Long Lines

On the Friday before the Petit Prix we run a regular trial. This allows people to put their dogs on equipment and work through nerve issues they might have with performance and equipment before the national competition begins. I reckon that within a very few years the Friday trial will be subsumed by the Petit Prix as the entry increases to the extent that the two weekend days can’t provide enough hours to run the tournament classes.

Festival hall in Racine turns out to be a nice showcase arena with two rings running simultaneously in the center. It’s an octagonal building, so the rings are surrounded by spectator seating and all of that surrounded by tightly packed dog crating. Dogs are running on carpet. And while some people find objection to this, it tends to be fine for small dogs, given that they’ll spend only a very few minutes in the ring each day.

The conduct of the rings hasn’t been terribly smooth on this first morning. We’re hoping to get everything smoothed out before the Petit Prix begins in the morning, as we’ll be more pressed for time.

I’m impressed by the keener performances of dogs this year. Following the historic trends of all agility venues, each year we are faster and keener and more competitive. This promises to be the finest Petit Prix ever.

Standard Course


The first thing I heard this morning was an exhibitor complaining that the standard course was too simple, and wasn’t really of “championship” caliber. I had to bite my tongue on that one. Long straight lines are no kindness to any handler with a fast dog.

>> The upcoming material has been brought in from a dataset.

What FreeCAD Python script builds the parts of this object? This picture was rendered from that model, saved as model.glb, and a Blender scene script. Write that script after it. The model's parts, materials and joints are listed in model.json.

As it turns out, this course had a surprisingly low Q rate.

Straight away we had quite a large number of on & off the table faults as the opening line accelerated the dog forward. And of course the handler racing the dog down the line only adds fuel to the accelerating quality of the line.

The turn from jump #9 to #10 probably represented the most obvious technical moment in the course. Funny how it works… but fewer dogs faulted this corner than elsewhere on course.

I think the spot on the course that gave more trouble than might have anticipated was picking the dog up out of the collapsed tunnel at #12 for an approach to the jump straight ahead. Once again, because of the long straight line dogs were beating their handlers through the chute and so naturally curled back after the exit making a clean approach to jump #13 a problem.

The Tournament Begins Tomorrow

Friday is simple preamble to the Petit Prix Tournament. It gives everybody an opportunity to get their dogs used to the site and familiar with the equipment. And, it allows handlers a chance to work their nerves out; and the host club to get a little rhythm in the logistics of the trial. I’ll report back tomorrow with early results.